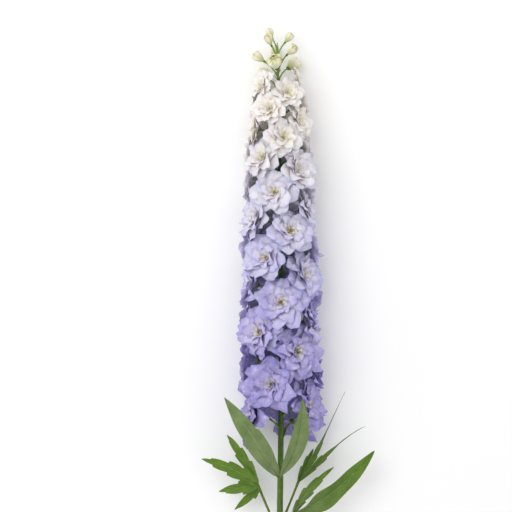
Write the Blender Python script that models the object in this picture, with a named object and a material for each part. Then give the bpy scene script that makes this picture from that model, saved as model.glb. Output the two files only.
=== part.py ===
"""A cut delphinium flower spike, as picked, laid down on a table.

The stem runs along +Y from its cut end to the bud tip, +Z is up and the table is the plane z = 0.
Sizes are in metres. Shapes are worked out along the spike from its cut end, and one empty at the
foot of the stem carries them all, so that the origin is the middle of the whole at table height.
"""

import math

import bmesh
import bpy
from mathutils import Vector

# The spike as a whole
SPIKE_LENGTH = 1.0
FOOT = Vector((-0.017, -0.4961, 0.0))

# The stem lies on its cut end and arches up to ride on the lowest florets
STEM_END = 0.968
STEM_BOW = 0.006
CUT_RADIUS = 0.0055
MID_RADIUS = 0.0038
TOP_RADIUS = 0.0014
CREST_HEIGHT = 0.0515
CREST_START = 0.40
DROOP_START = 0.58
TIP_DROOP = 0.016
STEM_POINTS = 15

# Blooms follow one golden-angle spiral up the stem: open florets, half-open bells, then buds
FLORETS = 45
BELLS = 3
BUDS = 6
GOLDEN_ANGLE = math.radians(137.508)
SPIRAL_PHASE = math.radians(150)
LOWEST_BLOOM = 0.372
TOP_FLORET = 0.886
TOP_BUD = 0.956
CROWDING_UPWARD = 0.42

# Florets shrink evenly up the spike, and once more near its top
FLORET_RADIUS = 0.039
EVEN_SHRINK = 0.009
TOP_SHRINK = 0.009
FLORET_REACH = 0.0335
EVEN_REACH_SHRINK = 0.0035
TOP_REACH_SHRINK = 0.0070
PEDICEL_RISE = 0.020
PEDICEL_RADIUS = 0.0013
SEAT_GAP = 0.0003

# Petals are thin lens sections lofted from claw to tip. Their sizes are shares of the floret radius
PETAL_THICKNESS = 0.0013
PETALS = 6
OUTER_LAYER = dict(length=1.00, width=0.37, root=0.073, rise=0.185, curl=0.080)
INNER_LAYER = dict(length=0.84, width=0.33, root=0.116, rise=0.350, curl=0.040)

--

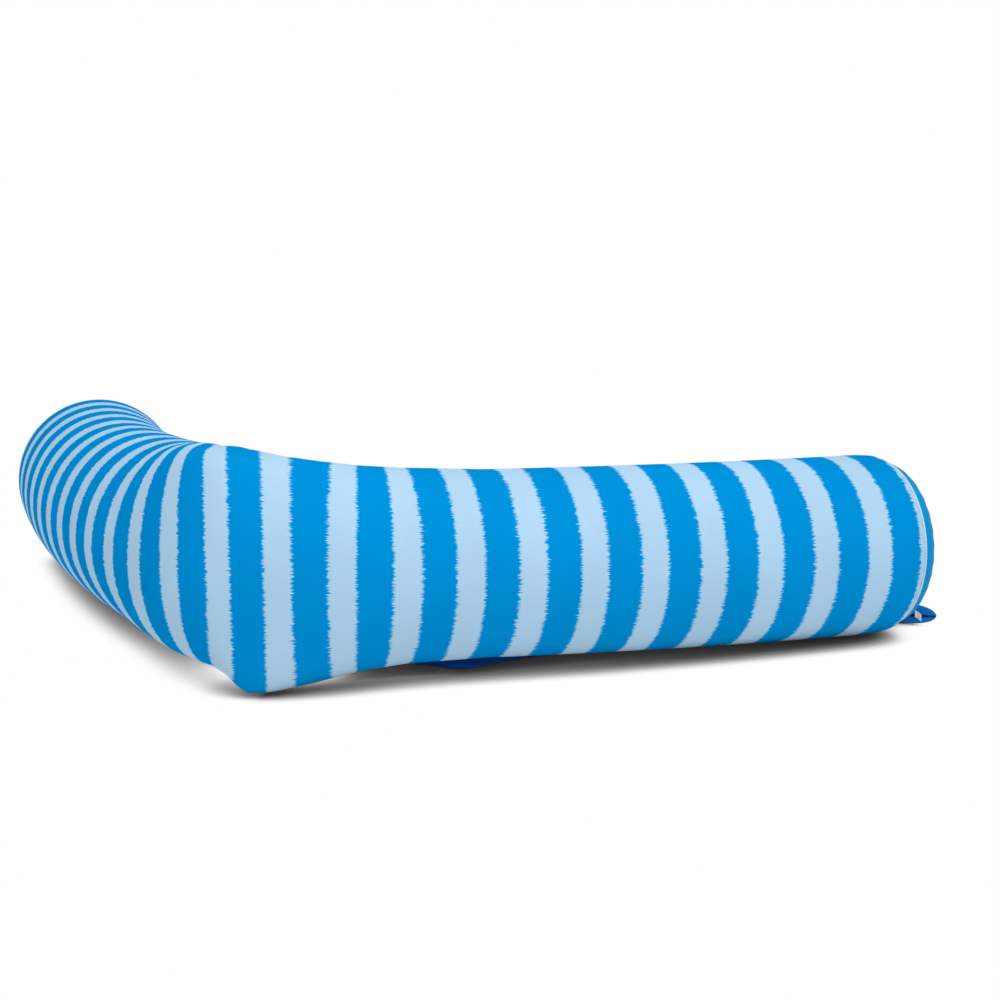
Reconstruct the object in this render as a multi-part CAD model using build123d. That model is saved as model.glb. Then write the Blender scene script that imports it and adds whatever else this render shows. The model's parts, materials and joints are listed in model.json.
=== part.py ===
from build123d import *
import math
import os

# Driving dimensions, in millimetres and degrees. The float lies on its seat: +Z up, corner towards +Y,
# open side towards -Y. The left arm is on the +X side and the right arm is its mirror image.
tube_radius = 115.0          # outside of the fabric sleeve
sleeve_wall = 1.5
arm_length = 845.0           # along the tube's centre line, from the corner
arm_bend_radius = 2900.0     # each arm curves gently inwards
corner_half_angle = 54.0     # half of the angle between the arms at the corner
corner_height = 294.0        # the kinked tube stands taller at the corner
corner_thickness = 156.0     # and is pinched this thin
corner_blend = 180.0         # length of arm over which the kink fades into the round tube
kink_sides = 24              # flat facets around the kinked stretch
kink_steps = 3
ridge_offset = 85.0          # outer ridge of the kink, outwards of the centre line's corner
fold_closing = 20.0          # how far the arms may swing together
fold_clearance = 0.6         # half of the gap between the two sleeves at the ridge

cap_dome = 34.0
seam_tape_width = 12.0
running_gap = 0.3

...

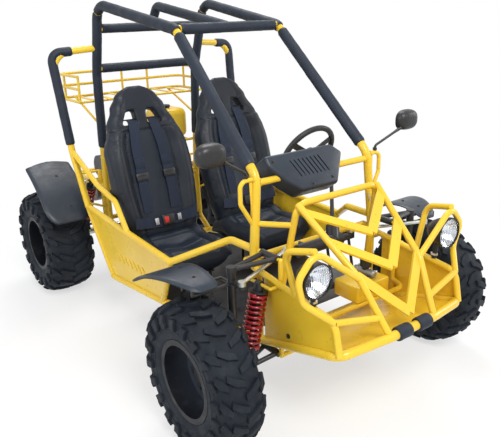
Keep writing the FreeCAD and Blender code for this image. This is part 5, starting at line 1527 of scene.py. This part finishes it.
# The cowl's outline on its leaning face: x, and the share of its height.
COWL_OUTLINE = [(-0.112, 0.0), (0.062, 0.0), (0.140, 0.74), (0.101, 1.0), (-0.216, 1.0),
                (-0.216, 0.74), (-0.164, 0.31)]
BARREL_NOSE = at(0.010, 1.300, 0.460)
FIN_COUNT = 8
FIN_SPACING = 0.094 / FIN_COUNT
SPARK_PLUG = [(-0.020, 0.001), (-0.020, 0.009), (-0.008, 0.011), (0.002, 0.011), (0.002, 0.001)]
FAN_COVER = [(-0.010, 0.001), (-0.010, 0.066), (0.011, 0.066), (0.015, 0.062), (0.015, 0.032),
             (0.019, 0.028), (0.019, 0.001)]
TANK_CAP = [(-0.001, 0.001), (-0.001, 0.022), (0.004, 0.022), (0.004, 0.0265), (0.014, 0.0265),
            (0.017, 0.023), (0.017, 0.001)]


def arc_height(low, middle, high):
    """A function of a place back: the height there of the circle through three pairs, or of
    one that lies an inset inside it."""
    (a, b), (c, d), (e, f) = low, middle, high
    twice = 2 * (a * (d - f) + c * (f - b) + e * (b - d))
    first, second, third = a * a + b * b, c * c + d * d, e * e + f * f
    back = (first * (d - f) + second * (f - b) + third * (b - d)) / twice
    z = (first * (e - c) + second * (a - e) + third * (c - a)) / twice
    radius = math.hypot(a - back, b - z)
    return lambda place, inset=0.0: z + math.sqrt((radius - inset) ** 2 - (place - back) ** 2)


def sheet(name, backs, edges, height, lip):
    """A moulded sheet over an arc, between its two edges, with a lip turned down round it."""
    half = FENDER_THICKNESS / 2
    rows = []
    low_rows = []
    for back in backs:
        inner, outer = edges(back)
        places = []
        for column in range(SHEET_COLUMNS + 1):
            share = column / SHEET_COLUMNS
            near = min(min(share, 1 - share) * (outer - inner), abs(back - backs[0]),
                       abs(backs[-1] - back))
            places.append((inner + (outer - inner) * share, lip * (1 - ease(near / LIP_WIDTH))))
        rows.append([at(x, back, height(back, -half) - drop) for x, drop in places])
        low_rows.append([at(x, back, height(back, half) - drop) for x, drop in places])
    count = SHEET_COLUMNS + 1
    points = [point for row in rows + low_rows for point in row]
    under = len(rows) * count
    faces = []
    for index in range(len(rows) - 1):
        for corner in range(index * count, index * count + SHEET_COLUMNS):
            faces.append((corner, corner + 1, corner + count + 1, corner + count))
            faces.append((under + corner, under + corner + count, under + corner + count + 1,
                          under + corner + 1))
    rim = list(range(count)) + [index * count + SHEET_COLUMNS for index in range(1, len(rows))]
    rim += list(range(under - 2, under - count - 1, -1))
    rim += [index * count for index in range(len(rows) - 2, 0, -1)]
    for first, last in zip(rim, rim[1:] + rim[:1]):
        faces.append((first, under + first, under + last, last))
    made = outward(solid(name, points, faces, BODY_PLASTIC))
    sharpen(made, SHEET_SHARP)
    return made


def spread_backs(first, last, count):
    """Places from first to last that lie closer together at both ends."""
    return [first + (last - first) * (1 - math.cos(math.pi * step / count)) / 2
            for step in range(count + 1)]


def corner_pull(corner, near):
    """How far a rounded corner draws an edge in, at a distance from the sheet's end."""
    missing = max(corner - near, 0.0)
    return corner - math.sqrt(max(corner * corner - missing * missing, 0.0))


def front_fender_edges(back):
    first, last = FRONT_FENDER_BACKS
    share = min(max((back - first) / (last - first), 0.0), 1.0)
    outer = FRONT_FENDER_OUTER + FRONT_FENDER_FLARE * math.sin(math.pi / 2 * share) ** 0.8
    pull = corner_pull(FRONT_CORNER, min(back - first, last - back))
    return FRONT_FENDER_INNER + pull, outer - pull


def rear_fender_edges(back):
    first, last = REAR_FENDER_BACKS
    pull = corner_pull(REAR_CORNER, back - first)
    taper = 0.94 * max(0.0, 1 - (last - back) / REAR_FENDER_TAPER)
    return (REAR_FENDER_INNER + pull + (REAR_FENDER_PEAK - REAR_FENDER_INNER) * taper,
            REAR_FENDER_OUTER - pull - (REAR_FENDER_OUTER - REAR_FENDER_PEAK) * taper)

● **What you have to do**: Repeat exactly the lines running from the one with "Keep writing the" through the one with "(0.017, 0.023), (0.017, 0.001)]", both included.

● **The reply**:
Keep writing the FreeCAD and Blender code for this image. This is part 5, starting at line 1527 of scene.py. This part finishes it.
# The cowl's outline on its leaning face: x, and the share of its height.
COWL_OUTLINE = [(-0.112, 0.0), (0.062, 0.0), (0.140, 0.74), (0.101, 1.0), (-0.216, 1.0),
                (-0.216, 0.74), (-0.164, 0.31)]
BARREL_NOSE = at(0.010, 1.300, 0.460)
FIN_COUNT = 8
FIN_SPACING = 0.094 / FIN_COUNT
SPARK_PLUG = [(-0.020, 0.001), (-0.020, 0.009), (-0.008, 0.011), (0.002, 0.011), (0.002, 0.001)]
FAN_COVER = [(-0.010, 0.001), (-0.010, 0.066), (0.011, 0.066), (0.015, 0.062), (0.015, 0.032),
             (0.019, 0.028), (0.019, 0.001)]
TANK_CAP = [(-0.001, 0.001), (-0.001, 0.022), (0.004, 0.022), (0.004, 0.0265), (0.014, 0.0265),
            (0.017, 0.023), (0.017, 0.001)]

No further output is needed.